The average range of the bikes proposed would allow a comfortable return journey from the West End to the main Olympic site near Leyton.   

There is an element of social enterprise to the scheme too because Eco-Xchange argues that ComOOt  will provide a wide range of jobs covering everything from general servicing and support to general operational management, set up on a social enterprise basis, under a  Community Interest Company model.  The focus will be on offering a range of apprenticeships and vocational training as well as operational jobs at local and national level. 

According to Eco-Xchange, ComOOt is an ongoing project and will require R&D in all areas to improve the system over time. This will particularly suit those just starting out in the workplace who will benefit from  gaining qualifications and training on an ongoing basis in the new and growing industry sectors in the Cleantech and Greentech economies. 

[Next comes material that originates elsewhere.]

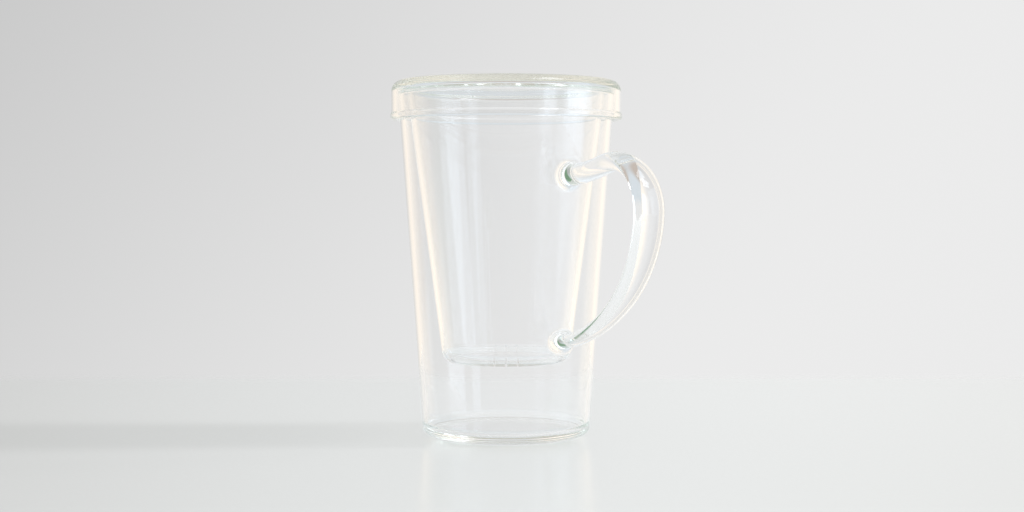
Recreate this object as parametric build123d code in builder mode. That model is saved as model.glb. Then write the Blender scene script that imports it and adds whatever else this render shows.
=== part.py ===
"""Lidded glass tea mug with a hanging glass infuser.

A tapered tumbler with a solid ear handle fused to its wall, a conical infuser hung on
the tumbler's rim by a flat lip, and a loose lid whose skirt goes round the rim.

Frame: the origin is the middle of the foot, on the mug's axis. +Z is up and +X points
to the handle. Lengths are millimetres, heights are above the table unless said otherwise.
"""

from build123d import *
import os
from math import cos, pi

# Mug body, outside
mug_height = 139.6          # table to the top of the rim
mug_rim_radius = 44.2       # outside of the wall at the rim
mug_foot_radius = 34.2      # outside of the wall where its line meets the table
mug_foot_round = 3.5        # corner between wall and foot
mug_wall = 2.0
mug_floor = 3.0
mug_well_round = 3.2        # inside corner between wall and floor

# Infuser, hung on the rim by its lip
seat_gap = 0.3              # play between stacked pieces: rim, lip and lid
lip_thickness = 1.6
lip_throat_round = 1.2      # under the lip, where it turns into the wall
lip_mouth_round = 1.5       # inside edge of the mouth
infuser_side_gap = 1.8      # between infuser and mug wall, just under the lip
infuser_floor_gap = 27.0    # between the infuser's underside and the mug's floor
infuser_foot_radius = 26.0  # outside of the wall where its line meets the underside
infuser_wall = 1.7
infuser_floor = 2.0
infuser_foot_round = 4.6
infuser_well_round = 3.4

# Fine saw-cut slits through the infuser's bottom corner, in groups round the foot
slit_width = 0.6
slit_pitch = 4.6
slit_height = 4.0           # from the underside up the wall
slit_inset = 7.0            # from the foot's outer edge in towards the middle
slits_in_group = 3
slit_groups = 4
infuser_turn = -36.0        # degrees; the infuser may sit at any turn

# Lid: a flat plate with a skirt outside the rim and a fire-polished bead at its edge
lid_plate = 3.2
lid_side_gap = 0.8          # between the lip's edge and the skirt
lid_skirt_wall = 2.0
lid_skirt_depth = 13.0      # below the underside of the plate
lid_edge_round = 3.0
lid_corner_round = 1.4
bead_height = 2.9
bead_swell = 0.4            # how far the bead stands out from each side of the skirt

# Handle: a solid rod drawn into an ear and fused to the wall at both ends
upper_root_drop = 33.6      # from the rim down to the upper root
root_spacing = 65.8         # between the two roots
arm_length = 22.4           # wall to the shoulder
arm_rise = 4.2              # upper root up to the shoulder
grip_stand_off = 47.4       # wall to the grip's middle
grip_drop = 15.4            # upper root down to the grip
elbow_stand_off = 32.4
elbow_rise = 18.4           # lower root up to the elbow
arm_rod = (9.0, 8.4)        # width across the handle, thickness in its plane
grip_rod = (14.2, 6.4)
tail_rod = (8.4, 5.6)
root_fillet = 3.0           # where the soft rod flowed out against the wall
root_sink = 3.5             # rod inside the wall line, cut away where it meets the wall
handle_stations = 22

# Rounded edges keep clear of half the wall that they round off
edge_share = 0.48

mug_taper = (mug_rim_radius - mug_foot_radius) / mug_height
lip_underside = mug_height + seat_gap
lip_top = lip_underside + lip_thickness
plate_underside = lip_top + seat_gap
lid_top = plate_underside + lid_plate
skirt_edge = plate_underside - lid_skirt_depth
infuser_underside = mug_floor + infuser_floor_gap
infuser_top_radius = mug_rim_radius - mug_wall - infuser_side_gap
skirt_inside = mug_rim_radius + lid_side_gap
lid_radius = skirt_inside + lid_skirt_wall


def mug_outside(height):
    """Outer radius of the mug's wall at a height."""
    return mug_foot_radius + mug_taper * height


def infuser_outside(height):
    """Outer radius of the infuser's wall at a height."""
    rise = (height - infuser_underside) / (lip_underside - infuser_underside)
    return infuser_foot_radius + (infuser_top_radius - infuser_foot_radius) * rise


def corner_near(profile, radius, height):
    """The corner of a half profile that lies nearest to a radius and a height."""
    return profile.vertices().sort_by_distance((radius, height, 0))[0]


# ---- Mug body -------------------------------------------------------------------------
with BuildPart() as mug_body:
    with BuildSketch(Plane.XZ) as mug_profile:
        with BuildLine():
            Polyline(
                (0, 0),
                (mug_foot_radius, 0),
                (mug_rim_radius, mug_height),
                (mug_rim_radius - mug_wall, mug_height),
                (mug_outside(mug_floor) - mug_wall, mug_floor),
                (0, mug_floor),
                close=True,
            )
        make_face()
        fillet(mug_profile.vertices().group_by(Axis.Y)[-1], edge_share * mug_wall)
        fillet(corner_near(mug_profile, mug_foot_radius, 0), mug_foot_round)
        fillet(corner_near(mug_profile, mug_outside(mug_floor) - mug_wall, mug_floor), mug_well_round)
    revolve(axis=Axis.Z)

mug_body.part.label = "mug_body"

# ---- Infuser --------------------------------------------------------------------------
infuser_well = infuser_underside + infuser_floor
well_radius = infuser_outside(infuser_well) - infuser_wall

with BuildPart() as infuser:
    with BuildSketch(Plane.XZ) as infuser_profile:
        with BuildLine():
            Polyline(
                (0, infuser_underside),
                (infuser_foot_radius, infuser_underside),
                (infuser_top_radius, lip_underside),
                (mug_rim_radius, lip_underside),
                (mug_rim_radius, lip_top),
                (infuser_top_radius - infuser_wall, lip_top),
                (well_radius, infuser_well),
                (0, infuser_well),
                close=True,
            )
        make_face()
        fillet(infuser_profile.vertices().group_by(Axis.X)[-1], edge_share * lip_thickness)
        fillet(corner_near(infuser_profile, infuser_top_radius - infuser_wall, lip_top), lip_mouth_round)
        fillet(corner_near(infuser_profile, infuser_top_radius, lip_underside), lip_throat_round)
        fillet(corner_near(infuser_profile, infuser_foot_radius, infuser_underside), infuser_foot_round)
        fillet(corner_near(infuser_profile, well_radius, infuser_well), infuser_well_round)
    revolve(axis=Axis.Z)

    # Each slit is a thin upright saw cut that goes in from outside the wall
    slit_length = slit_inset + infuser_outside(infuser_underside + slit_height) - infuser_foot_radius + 1
    slit_middle = infuser_foot_radius - slit_inset + slit_length / 2
    for group in range(slit_groups):
        group_turn = infuser_turn + 360 / slit_groups * group
        group_plane = Plane.XY.offset(infuser_underside + slit_height).rotated((0, 0, group_turn))
        with BuildSketch(group_plane):
            with Locations((slit_middle, 0)):
                with GridLocations(slit_length, slit_pitch, 1, slits_in_group):
                    Rectangle(slit_length, slit_width)
        extrude(amount=-2 * slit_height, mode=Mode.SUBTRACT)

infuser.part.label = "infuser"

# ---- Lid ------------------------------------------------------------------------------
with BuildPart() as lid:
    with BuildSketch(Plane.XZ) as lid_profile:
        with BuildLine():
            Polyline(
                (0, plate_underside),
                (skirt_inside, plate_underside),
                (skirt_inside, skirt_edge + bead_height / 2),
                (lid_radius, skirt_edge + bead_height / 2),
                (lid_radius, lid_top),
                (0, lid_top),
                close=True,
            )
        make_face()
        fillet(corner_near(lid_profile, lid_radius, lid_top), lid_edge_round)
        fillet(corner_near(lid_profile, skirt_inside, plate_underside), lid_corner_round)
        with Locations((skirt_inside + lid_skirt_wall / 2, skirt_edge + bead_height / 2)):
            RectangleRounded(
                lid_skirt_wall + 2 * bead_swell,
                bead_height,
                edge_share * min(bead_height, lid_skirt_wall + 2 * bead_swell),
            )
    revolve(axis=Axis.Z)

lid.part.label = "lid"

# ---- Handle ---------------------------------------------------------------------------
upper_root_height = mug_height - upper_root_drop
lower_root_height = upper_root_height - root_spacing
wall_line = mug_outside(upper_root_height)

with BuildLine(Plane.XZ) as handle_spine:
    # The arm leaves the wall level and bends up to the shoulder
    arm = TangentArc(
        (wall_line - root_sink, upper_root_height),
        (wall_line + arm_length, upper_root_height + arm_rise),
        tangent=(1, 0),
    )
    shoulder = TangentArc(
        arm @ 1,
        (wall_line + grip_stand_off, upper_root_height - grip_drop),
        tangent=arm % 1,
    )
    back = TangentArc(
        shoulder @ 1,
        (wall_line + elbow_stand_off, lower_root_height + elbow_rise),
        tangent=shoulder % 1,
    )
    tail = TangentArc(
        back @ 1,
        (mug_outside(lower_root_height) - root_sink, lower_root_height),
        tangent=back % 1,
    )

spine = handle_spine.wire()
grip_place = (arm.length + shoulder.length) / spine.length


def eased(start, end, share):
    """A value that turns gently from start to end as share goes from 0 to 1."""
    return start + (end - start) * (1 - cos(pi * share)) / 2


def rod_size(index, place):
    """Width (index 0) or thickness (index 1) of the drawn rod at a place from 0 to 1."""
    if place < grip_place:
        return eased(arm_rod[index], grip_rod[index], place / grip_place)
    return eased(grip_rod[index], tail_rod[index], (place - grip_place) / (1 - grip_place))


with BuildPart() as handle:
    for station in range(handle_stations + 1):
        place = eased(0, 1, station / handle_stations)
        section = Plane(origin=spine @ place, x_dir=(0, 1, 0), z_dir=spine % place)
        with BuildSketch(section):
            Ellipse(rod_size(0, place) / 2, rod_size(1, place) / 2)
    loft()
    # Both roots are filleted against a full cone with the wall's outside, which then comes
    # away again. Its seam is turned to the far side from the roots.
    wall_cone = Cone(
        mug_foot_radius,
        mug_rim_radius,
        mug_height,
        rotation=(0, 0, 180),
        align=(Align.CENTER, Align.CENTER, Align.MIN),
    )
    fillet(handle.edges(Select.NEW), root_fillet)
    add(wall_cone, mode=Mode.SUBTRACT)

handle.part.label = "handle"

# ---- One file for each piece ----------------------------------------------------------
os.makedirs("parts", exist_ok=True)
for piece in (mug_body, handle, infuser, lid):
    export_step(piece.part, f"parts/{piece.part.label}.step")
    print(f"{piece.part.label}: {piece.part.volume / 1000:.1f} cm3")
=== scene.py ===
"""Looks for the lidded glass tea mug with its hanging infuser: clear glass on a pale table.

Frame: metres, +Z up, the origin in the middle of the mug's foot, +X towards the handle.
The glass pieces are turned or swept afresh with finer facets than the solids have, because
clear glass shows every facet, and the handle is one continuous body of glass with the wall.
"""

from math import atan, cos, hypot, pi, radians, sin, tan

import bmesh
import bpy
from mathutils import Matrix, Vector


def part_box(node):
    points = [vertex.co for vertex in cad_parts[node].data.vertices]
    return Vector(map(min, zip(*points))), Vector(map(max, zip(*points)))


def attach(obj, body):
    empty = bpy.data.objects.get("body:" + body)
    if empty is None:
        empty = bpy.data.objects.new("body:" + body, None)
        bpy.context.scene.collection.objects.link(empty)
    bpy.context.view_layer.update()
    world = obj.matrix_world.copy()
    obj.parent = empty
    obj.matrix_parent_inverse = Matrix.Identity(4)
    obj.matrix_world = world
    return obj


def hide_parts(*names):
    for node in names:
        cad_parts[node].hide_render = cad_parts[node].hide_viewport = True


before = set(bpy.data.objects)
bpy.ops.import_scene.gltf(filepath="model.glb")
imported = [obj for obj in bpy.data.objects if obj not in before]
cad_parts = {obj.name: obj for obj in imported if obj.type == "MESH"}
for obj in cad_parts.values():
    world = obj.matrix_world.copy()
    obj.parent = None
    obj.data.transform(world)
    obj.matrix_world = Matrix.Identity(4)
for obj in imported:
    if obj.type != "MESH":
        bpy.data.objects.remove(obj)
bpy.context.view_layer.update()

MM = 0.001

# ---- Sizes of the glass -------------------------------------------------------------------
# They are the solids', but the lid's top edge and the shoulders of its bead are softer
mug_height = 139.6 * MM
mug_rim_radius = 44.2 * MM
mug_foot_radius = 34.2 * MM
mug_foot_round = 3.5 * MM
mug_wall = 2.0 * MM
mug_floor = 3.0 * MM
mug_well_round = 3.2 * MM
rim_round = 0.96 * MM

seat_gap = 0.3 * MM
lip_thickness = 1.6 * MM
lip_round = 0.75 * MM
lip_throat_round = 1.2 * MM
lip_mouth_round = 1.5 * MM
infuser_underside = 30.0 * MM
infuser_top_radius = 40.4 * MM
infuser_foot_radius = 26.0 * MM
infuser_wall = 1.7 * MM
infuser_floor = 2.0 * MM
infuser_foot_round = 4.6 * MM
infuser_well_round = 3.4 * MM

slit_width = 0.6 * MM
slit_pitch = 4.6 * MM
slit_height = 4.0 * MM
slit_inset = 7.0 * MM
slits_in_group = 3
slit_groups = 4
infuser_turn = radians(-36)
cut_overshoot = 4 * MM          # how far a saw cut goes on outside the infuser's foot

skirt_inside = 45.0 * MM
skirt_wall = 2.0 * MM
skirt_depth = 13.0 * MM
lid_edge_round = 4.5 * MM       # 1.5 mm more than the solid's, as fire polishing leaves it
lid_corner_round = 1.4 * MM
bead_height = 2.9 * MM
bead_swell = 0.4 * MM
bead_shoulder = 0.7 * MM        # from the bead's top down to its full width
bead_neck_round = 0.4 * MM
bead_shoulder_round = 0.5 * MM
bead_edge_round = 1.2 * MM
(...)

Eco-Xchange acts as an interface between buyers and suppliers to develop and improve the adoption of ecoproducts in the business environment. It is acting as consultants to ComOOt, helping both to source the various components needed for the service, and to develop business plans and promote this excellent idea for inner-city travel. As part of the promotion of ComOOt Eco-Xchange has assisted with, and sponsored a paper that sets out the concept and looks for a founding partner or sponsor to help develop the scheme.